To do: Locate each line holding the string "part" and copy it.

[Records excerpted from a collection]
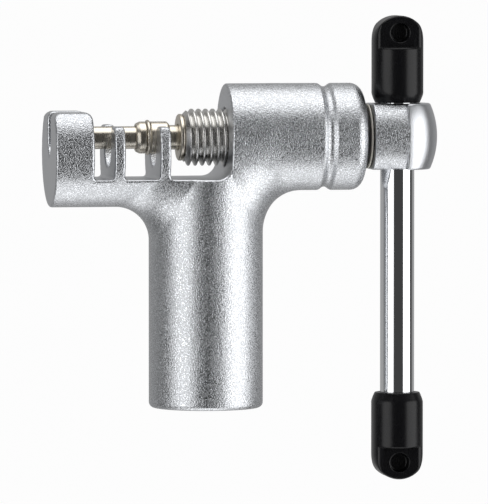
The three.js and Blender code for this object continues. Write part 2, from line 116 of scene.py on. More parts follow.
def length(name, description, default_mm):
    """A length property in metres whose default is given in millimetres."""
    return FloatProperty(name=name, description=description, default=default_mm * MM,
                         unit="LENGTH", precision=5)


def colour(name, description, default):
    return FloatVectorProperty(name=name, description=description, default=default, size=3,
                               subtype="COLOR", min=0, max=1)


class BodySizes(bpy.types.PropertyGroup):
    boss_start: length("Boss face", "Stem axis to the boss's flat face", 3.2)
    arm_drop: length("Arm drop", "Arm axis below the screw axis", 2.7)
    arm_radius: length("Arm radius", "Radius of the arm that carries the cradle", 9.4)
    floor_drop: length("Floor drop", "Cradle floor below the screw axis", 7.1)
    anvil_thickness: length("Anvil", "Thickness of the anvil block", 6.8)
    anvil_rise: length("Anvil top", "Anvil's flat top above the screw axis", 4.6)
    anvil_to_rib: length("First gap", "Anvil to the first rib", 3.5)
    rib_thickness: length("Rib", "Thickness of a cradle rib", 1.9)
    rib_pitch: length("Rib pitch", "From one rib to the next", 8.0)
    rib_rise: length("Rib top", "Rib top above the screw axis", 2.1)
    notch_radius: length("Notch", "Radius of the roller notch in the ribs", 4.2)
    notch_drop: length("Notch drop", "Notch centre below the screw axis", 0.9)
    slot_width: length("Rivet slot", "Width of the slot in the anvil", 3.7)
    slot_drop: length("Slot bottom", "Slot bottom below the screw axis", 3.3)
    left_fillet: length("Arm fillet", "Blend between the arm and the stem", 6.0)
    right_fillet: length("Boss fillet", "Blend between the boss and the stem", 6.8)
    end_round: length("Boss end", "Rounding of the boss's outer end", 2.1)
    groove_from_end: length("Groove", "Middle of the boss's groove to its outer end", 6.7)
    arm_rise: length("Arm rise", "Length over which the arm climbs into the boss", 9.0)
    bore_radius: length("Bore", "Radius of the bore for the drive screw", 5.2)
    cell: length("Cell", "Fineness of the cast surface", 0.28)


class SpindleSizes(bpy.types.PropertyGroup):
    thread_radius: length("Thread radius", "Outer radius of the drive screw", 5.0)
    thread_depth: length("Thread depth", "Depth of the thread", 0.77)
    thread_pitch: length("Thread pitch", "Advance of the thread in one turn", 1.25)
    neck_radius: length("Neck", "Radius of the plain neck behind the head", 4.0)
    head_length: length("Head", "Length of the head's straight part, up to its crease", 5.9)
    head_radius: length("Head radius", "Radius of the head's straight part", 6.9)
    barrel_radius: length("Barrel", "Radius of the round end about the bar", 7.0)
    barrel_bulge: length("Bulge", "Radius of the round end's upright curve", 13.9)
    bar_clearance: length("Bar clearance", "Gap round the bar in the head", 0.2)
    cell: length("Cell", "Fineness of the head's surface", 0.16)


class CarrierSizes(bpy.types.PropertyGroup):
    pin_chamfer: length("Pin chamfer", "Bevel on the drive pin's tip", 0.3)
    cone_length: length("Cone", "Length of the holder's tapered nose", 0.7)
    mouth_radius: length("Mouth", "Radius of the holder's nose at the pin", 2.45)
    shoulder: length("Shoulder", "Length of the holder's thick part", 5.9)
    neck_radius: length("Neck", "Radius of the holder's neck", 2.15)
    flange: length("Flange", "Thickness of the retainer's flange", 0.7)


class CapSizes(bpy.types.PropertyGroup):
    neck_radius: length("Foot radius", "Radius of the cap where the bar enters", 3.95)
    neck_length: length("Foot length", "Length of the cap's tapered foot", 1.6)
    foot_drop: length("Foot drop", "How much of the foot's seat gap the soft moulding fills", 0.2)
    flat_length: length("Flat length", "Length of the flats at the cap's tip", 5.6)
    flat_offset: length("Flat offset", "Bar axis to each flat", 2.8)
    hole_radius: length("Hole", "Radius of the blind hole in each flat", 1.68)
    hole_from_tip: length("Hole place", "Hole centre to the cap's tip", 3.0)
    hole_depth: length("Hole depth", "Depth of the blind hole", 1.9)
    bore_depth: length("Bore depth", "How deep the bar sits in the cap", 9.2)
    cell: length("Cell", "Fineness of the moulded surface", 0.16)


class FinishColours(bpy.types.PropertyGroup):
    cast: colour("Cast chrome", "Pearl chrome of the body and head", (0.645, 0.66, 0.685))
    steel: colour("Thread steel", "Bright steel of the drive screw", (0.68, 0.67, 0.65))
    warm: colour("Warm steel", "Tinted steel of the pin and its holder", (0.72, 0.665, 0.57))
    chrome: colour("Polished chrome", "Sliding bar", (0.80, 0.81, 0.825))
    rubber: colour("Rubber", "O-ring", (0.012, 0.012, 0.013))
    washer: colour("Washer", "Thrust washer", (0.72, 0.69, 0.61))
    plastic: colour("Plastic", "Grip caps", (0.005, 0.005, 0.006))


class StudioSettings(bpy.types.PropertyGroup):
    view_height: length("View height", "Height that the camera takes in at the object", 88.4)
    distance: length("Camera distance", "Camera to the middle of the view", 1200)
    azimuth: FloatProperty(name="Azimuth", description="Camera's turn about Z",
                           default=math.radians(-9.6), subtype="ANGLE")
    elevation: FloatProperty(name="Elevation", description="Camera's height angle",
                             default=math.radians(3), subtype="ANGLE")
    room_light: FloatProperty(name="Room light", description="Strength of the room", default=1.0)


GROUPS = {
    "body_sizes": BodySizes,
    "spindle_sizes": SpindleSizes,
    "carrier_sizes": CarrierSizes,
    "cap_sizes": CapSizes,
    "finish_colours": FinishColours,
    "studio": StudioSettings,
}


def settings(group):
    return getattr(bpy.context.scene, "chain_tool_" + group)


def in_mm(group):
    """The lengths of a settings group, in millimetres, as attributes."""
    props = settings(group)
    values = {key: getattr(props, key) / MM for key in props.bl_rna.properties.keys()
              if key not in ("rna_type", "name")}
    return type("Sizes", (), values)


# ---- shader expressions ----

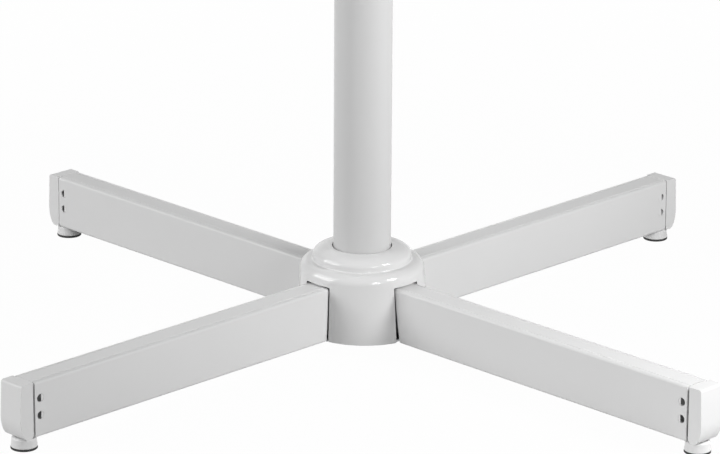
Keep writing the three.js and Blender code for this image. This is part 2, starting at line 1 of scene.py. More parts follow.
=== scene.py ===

Reply:
The three.js and Blender code for this object continues. Write part 2, from line 116 of scene.py on. More parts follow.
    head_length: length("Head", "Length of the head's straight part, up to its crease", 5.9)
    head_radius: length("Head radius", "Radius of the head's straight part", 6.9)
    shoulder: length("Shoulder", "Length of the holder's thick part", 5.9)
Keep writing the three.js and Blender code for this image. This is part 2, starting at line 1 of scene.py. More parts follow.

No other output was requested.